::: PROVIDED MATERIAL

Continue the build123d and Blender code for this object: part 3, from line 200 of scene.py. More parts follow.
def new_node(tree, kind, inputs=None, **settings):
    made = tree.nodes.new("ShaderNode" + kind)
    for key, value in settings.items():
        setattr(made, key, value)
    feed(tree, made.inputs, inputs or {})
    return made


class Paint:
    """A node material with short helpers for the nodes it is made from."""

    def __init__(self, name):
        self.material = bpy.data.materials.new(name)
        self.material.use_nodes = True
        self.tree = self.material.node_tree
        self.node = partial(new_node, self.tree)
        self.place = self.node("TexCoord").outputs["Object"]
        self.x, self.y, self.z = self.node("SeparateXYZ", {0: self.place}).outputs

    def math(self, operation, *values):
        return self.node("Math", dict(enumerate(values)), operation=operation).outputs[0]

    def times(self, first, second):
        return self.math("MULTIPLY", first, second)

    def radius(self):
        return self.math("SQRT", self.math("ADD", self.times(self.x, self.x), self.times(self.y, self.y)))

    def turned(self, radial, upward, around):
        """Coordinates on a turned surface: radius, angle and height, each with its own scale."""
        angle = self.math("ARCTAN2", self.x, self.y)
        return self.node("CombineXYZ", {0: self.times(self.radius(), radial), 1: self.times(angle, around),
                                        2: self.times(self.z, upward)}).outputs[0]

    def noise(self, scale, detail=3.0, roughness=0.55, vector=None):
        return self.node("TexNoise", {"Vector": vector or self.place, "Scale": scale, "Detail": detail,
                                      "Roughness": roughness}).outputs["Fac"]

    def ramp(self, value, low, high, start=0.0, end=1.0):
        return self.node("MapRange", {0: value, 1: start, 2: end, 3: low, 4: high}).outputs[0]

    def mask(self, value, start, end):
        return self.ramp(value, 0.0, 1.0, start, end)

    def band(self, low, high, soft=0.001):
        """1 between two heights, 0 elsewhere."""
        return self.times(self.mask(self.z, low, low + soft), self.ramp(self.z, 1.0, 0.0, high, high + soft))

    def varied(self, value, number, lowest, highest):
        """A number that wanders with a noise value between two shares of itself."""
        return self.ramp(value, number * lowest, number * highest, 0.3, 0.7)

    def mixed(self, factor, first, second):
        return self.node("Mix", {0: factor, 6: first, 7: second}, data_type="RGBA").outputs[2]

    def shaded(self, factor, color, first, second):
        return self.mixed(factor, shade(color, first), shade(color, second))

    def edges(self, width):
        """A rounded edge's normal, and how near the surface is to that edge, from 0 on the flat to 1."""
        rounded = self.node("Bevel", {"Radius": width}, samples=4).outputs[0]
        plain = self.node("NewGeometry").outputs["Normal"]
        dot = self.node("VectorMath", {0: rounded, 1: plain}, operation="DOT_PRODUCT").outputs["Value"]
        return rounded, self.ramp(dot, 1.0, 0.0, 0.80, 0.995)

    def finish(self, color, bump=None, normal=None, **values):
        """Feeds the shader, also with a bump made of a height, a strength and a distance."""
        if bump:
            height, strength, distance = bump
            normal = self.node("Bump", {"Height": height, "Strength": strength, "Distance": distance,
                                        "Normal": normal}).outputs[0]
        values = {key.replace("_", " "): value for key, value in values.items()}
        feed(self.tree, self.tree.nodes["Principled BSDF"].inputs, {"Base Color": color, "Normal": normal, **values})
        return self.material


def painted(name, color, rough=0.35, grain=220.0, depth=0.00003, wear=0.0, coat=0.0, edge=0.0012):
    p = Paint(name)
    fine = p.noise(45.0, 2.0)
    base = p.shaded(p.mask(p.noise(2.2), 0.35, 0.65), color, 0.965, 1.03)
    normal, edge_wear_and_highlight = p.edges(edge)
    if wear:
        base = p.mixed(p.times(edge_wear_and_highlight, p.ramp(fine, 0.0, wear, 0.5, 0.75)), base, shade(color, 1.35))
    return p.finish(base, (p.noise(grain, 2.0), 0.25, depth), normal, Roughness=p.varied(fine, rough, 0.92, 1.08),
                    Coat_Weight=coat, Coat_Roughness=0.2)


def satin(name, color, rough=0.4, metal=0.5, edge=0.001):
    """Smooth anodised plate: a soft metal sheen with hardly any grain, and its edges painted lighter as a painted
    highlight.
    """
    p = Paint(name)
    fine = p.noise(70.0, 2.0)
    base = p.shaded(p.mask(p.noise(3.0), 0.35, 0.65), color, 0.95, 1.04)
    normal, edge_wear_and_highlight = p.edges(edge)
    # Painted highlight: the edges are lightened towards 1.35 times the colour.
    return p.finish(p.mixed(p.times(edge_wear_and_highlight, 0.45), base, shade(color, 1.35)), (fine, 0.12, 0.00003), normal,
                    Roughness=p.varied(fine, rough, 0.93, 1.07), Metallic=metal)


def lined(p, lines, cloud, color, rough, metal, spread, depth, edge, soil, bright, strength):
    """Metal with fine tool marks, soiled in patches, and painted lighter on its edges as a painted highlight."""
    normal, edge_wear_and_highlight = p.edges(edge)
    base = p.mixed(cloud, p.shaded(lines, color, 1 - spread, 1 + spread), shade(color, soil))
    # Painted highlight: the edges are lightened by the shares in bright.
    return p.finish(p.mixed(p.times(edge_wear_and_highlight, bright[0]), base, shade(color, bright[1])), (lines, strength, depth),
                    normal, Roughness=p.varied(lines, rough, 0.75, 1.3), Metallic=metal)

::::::
::: PROVIDED MATERIAL

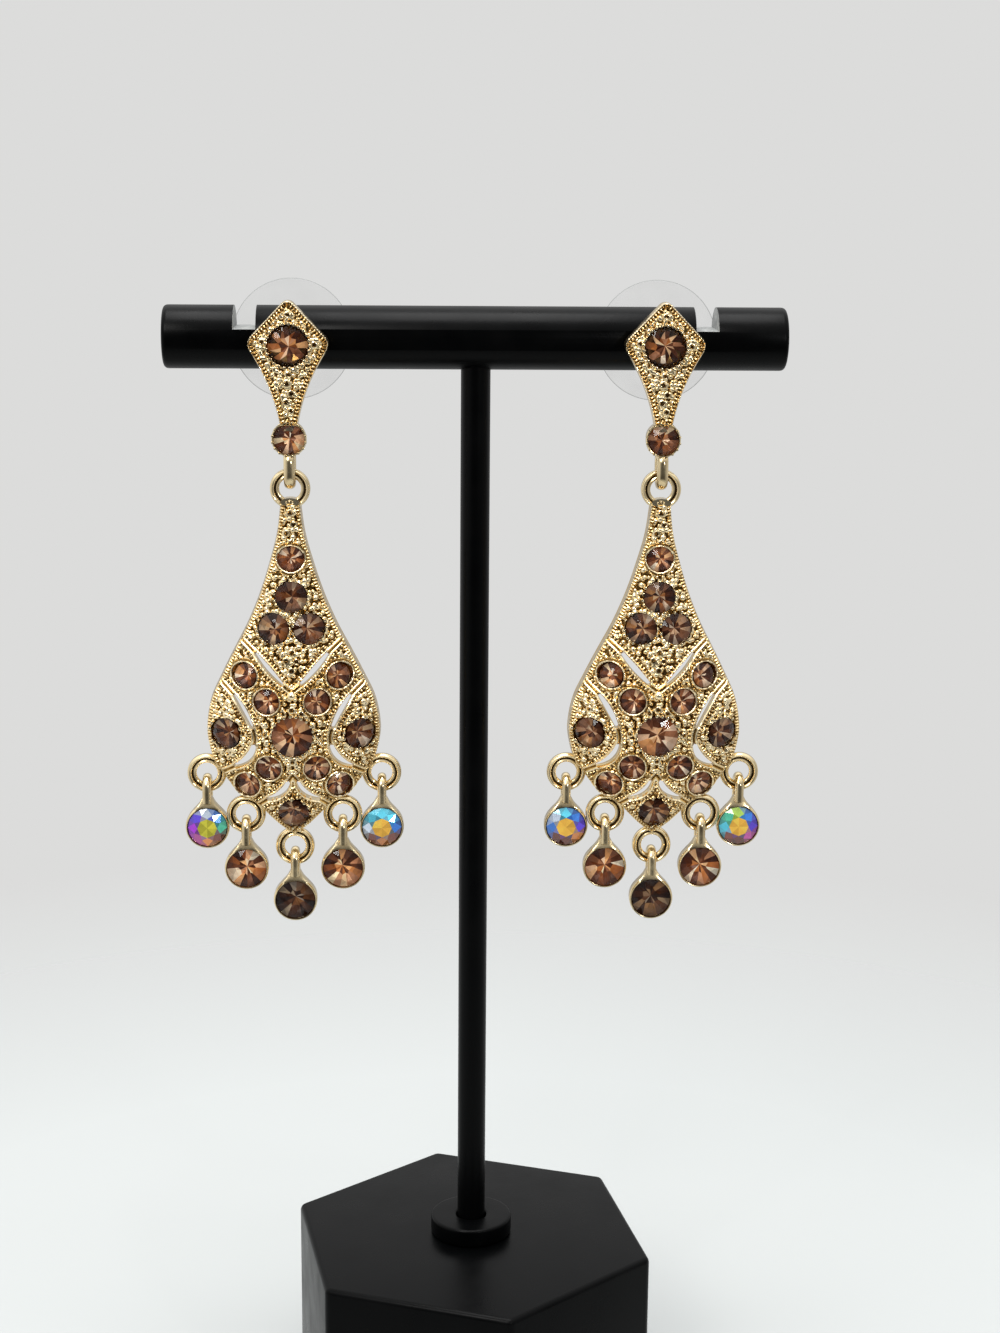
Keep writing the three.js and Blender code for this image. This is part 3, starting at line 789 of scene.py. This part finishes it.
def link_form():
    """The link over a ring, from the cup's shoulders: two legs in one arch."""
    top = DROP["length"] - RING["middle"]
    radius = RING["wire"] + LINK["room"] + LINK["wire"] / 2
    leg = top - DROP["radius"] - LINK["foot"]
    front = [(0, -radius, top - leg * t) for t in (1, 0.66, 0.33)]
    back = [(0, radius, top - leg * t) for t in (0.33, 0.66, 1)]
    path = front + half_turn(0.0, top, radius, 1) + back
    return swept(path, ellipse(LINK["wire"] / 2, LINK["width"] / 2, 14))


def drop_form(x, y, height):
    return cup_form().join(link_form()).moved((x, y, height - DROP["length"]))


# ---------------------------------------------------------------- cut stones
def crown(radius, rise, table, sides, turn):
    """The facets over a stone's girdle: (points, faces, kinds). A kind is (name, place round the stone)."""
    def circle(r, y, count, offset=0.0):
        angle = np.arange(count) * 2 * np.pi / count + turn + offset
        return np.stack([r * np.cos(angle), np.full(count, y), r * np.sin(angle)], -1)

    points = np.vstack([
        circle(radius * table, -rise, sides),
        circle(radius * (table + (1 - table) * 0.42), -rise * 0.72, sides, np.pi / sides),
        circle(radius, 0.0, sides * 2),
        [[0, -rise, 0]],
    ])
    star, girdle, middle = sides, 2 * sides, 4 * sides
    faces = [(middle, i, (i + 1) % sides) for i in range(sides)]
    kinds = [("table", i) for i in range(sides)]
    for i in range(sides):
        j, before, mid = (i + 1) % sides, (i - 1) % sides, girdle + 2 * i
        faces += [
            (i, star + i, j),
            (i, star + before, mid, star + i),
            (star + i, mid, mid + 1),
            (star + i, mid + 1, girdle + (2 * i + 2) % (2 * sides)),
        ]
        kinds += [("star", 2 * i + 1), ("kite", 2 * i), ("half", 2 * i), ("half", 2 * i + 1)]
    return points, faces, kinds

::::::

## EXERCISE AIM
Show the lines of the records that contain the word "Blender".

## WORKED SOLUTION
Continue the build123d and Blender code for this object: part 3, from line 200 of scene.py. More parts follow.
Keep writing the three.js and Blender code for this image. This is part 3, starting at line 789 of scene.py. This part finishes it.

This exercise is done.